Mas o chinês que parte requer ainda uma atenção regular, que vai sendo responsabilidade herdada de geração em geração, sendo essa uma das melhores explicações para a importância, ainda não totalmente ultrapassada, da procriação de filhos varões: são eles que transmitem o patronímico e asseguram a eternização do clã.
misticismo.chines.6Os ascendentes directos, os mais populares e os que, distinguindo-se em vida, contribuíram para o prestígio familiar, recebem homenagens especiais, permanentes e diárias no altar caseiro. As suas fotografias ou as tabelas onde se convencionou residir o seu espírito encontram-se ali em destaque, e deles se espera protecção ou pelo menos intercessão junto dos poderes divinos. Dia e noite ilumina o altar uma candeia votiva, ou lâmpada avermelhada, junto aos pratinhos com fruta e jarras de flores, enquanto pivetes são acesos ao romper e ao pôr do sol.

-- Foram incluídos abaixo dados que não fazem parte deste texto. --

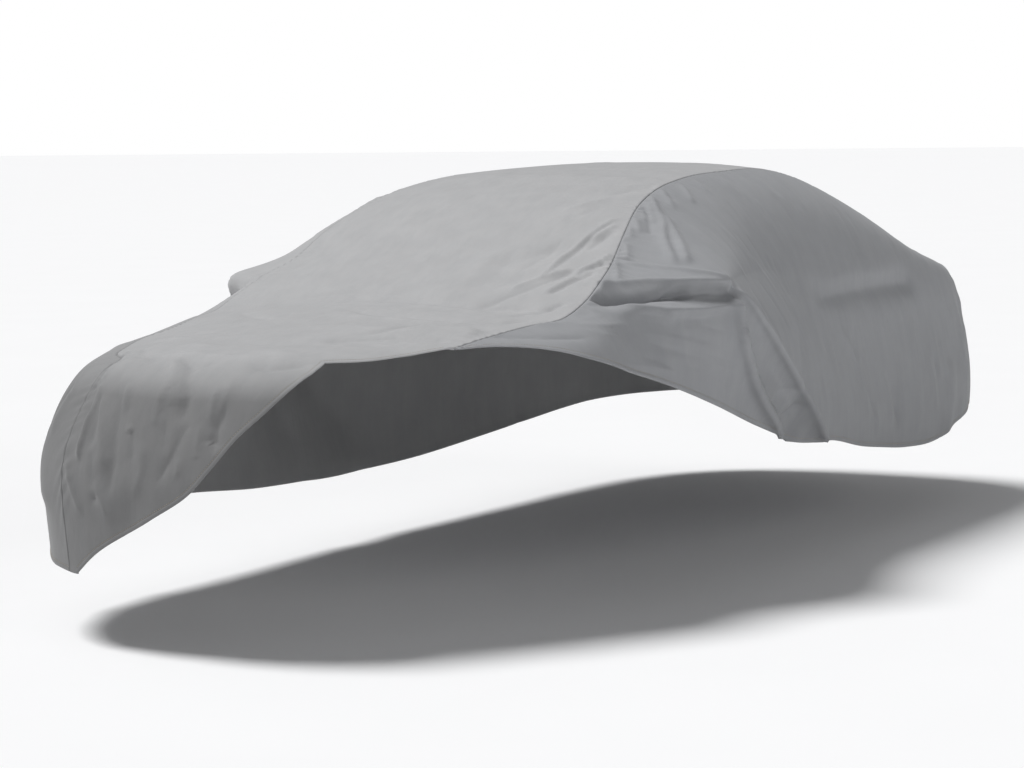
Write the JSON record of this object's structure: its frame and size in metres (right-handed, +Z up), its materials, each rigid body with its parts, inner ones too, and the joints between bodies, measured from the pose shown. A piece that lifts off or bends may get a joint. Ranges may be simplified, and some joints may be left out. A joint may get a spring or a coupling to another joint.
{
  "type": "car cover",
  "caption": "Fitted grey cloth cover for a saloon car, hollow below, with its near front corner swept back to the seam and its sides tented out at the front.",
  "frame": {"origin": "the point on the underside of the cloth where the roof of the covered car holds it up, on the cover's middle line", "axes": "+Z up, -Y towards the nose, +X towards the side that the picture shows"},
  "size_m": [2.1177, 4.9738, 1.2344],
  "materials": {
    "top_cloth": "matt grey non-woven cloth",
    "left_cloth": "matt grey non-woven cloth",
    "right_cloth": "matt grey non-woven cloth"
  },
  "bodies": {
    "root": {"top_panel": "top_cloth", "side_panel_left": "left_cloth", "side_panel_right": "right_cloth"}
  },
  "joints": []
}
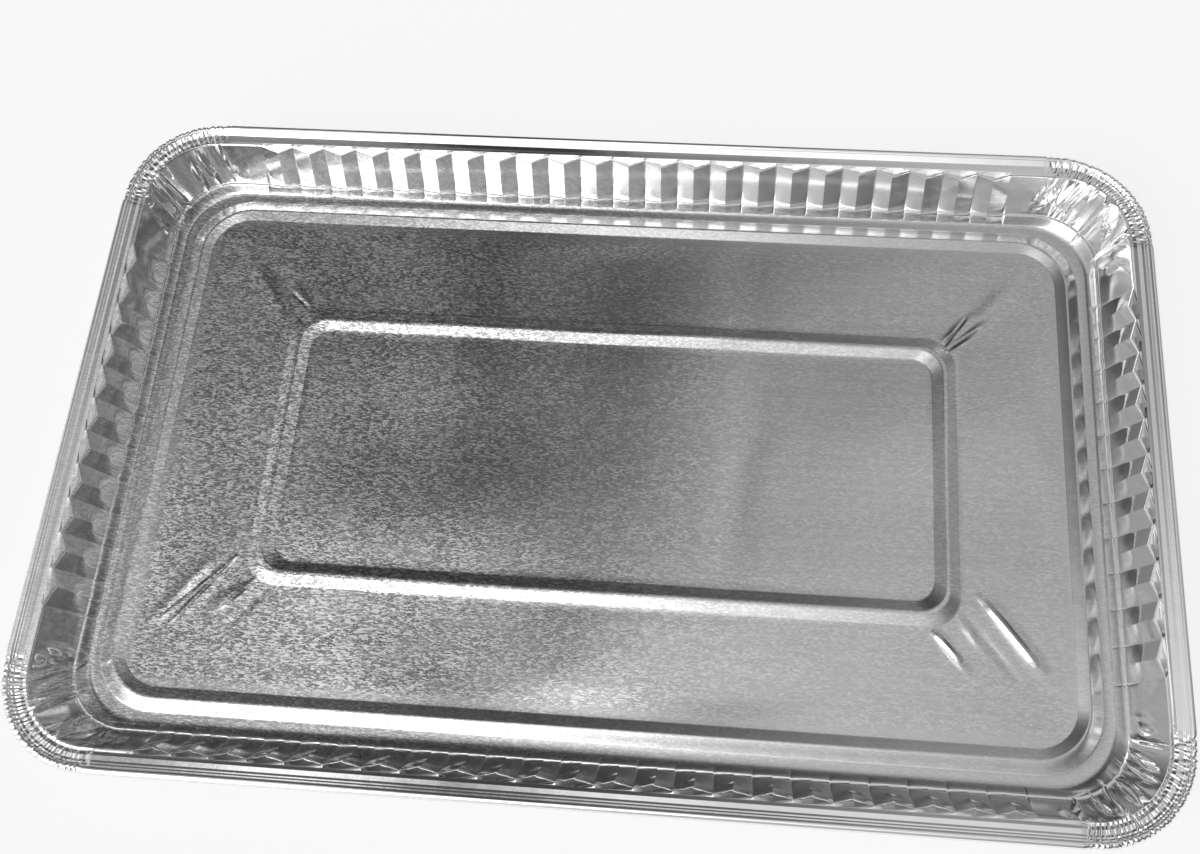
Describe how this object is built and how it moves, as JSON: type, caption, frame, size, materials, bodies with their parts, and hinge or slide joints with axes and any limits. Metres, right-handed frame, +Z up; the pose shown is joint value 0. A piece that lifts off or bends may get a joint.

Dizem os mais supersticiosos que os locais a evitar nessa altura são todos aqueles onde ocorreram acidentes mortais, e isso, até para um leigo é fácil descobrir, pela profusão de pivetes, velas e restos de comida colocados em sítios ilógicos.
Às festividades costumava presidir a imagem, em papel, de Tai Si Vóng, o “Soberano Supremo dos Infernos” que, velava por que o banquete fosse farto e todos a ele tivessem acesso. Mas, de pincel e caderno em riste, anotava as faltas de quem se tivesse portado mal nestas curtas férias… e fazia a chamada, para que todos eles regressassem às profundezas, na altura devida, uma vez satisfeitas as saudades da Terra.
O hábito perdeu-se e hoje, permanece apenas o siu-i, literalmente, “queima de vestuário” (e outras oferendas de papel). O fogo se encarregará de transportar para o outro lado a essência oferecida a quem já não se pode materializar.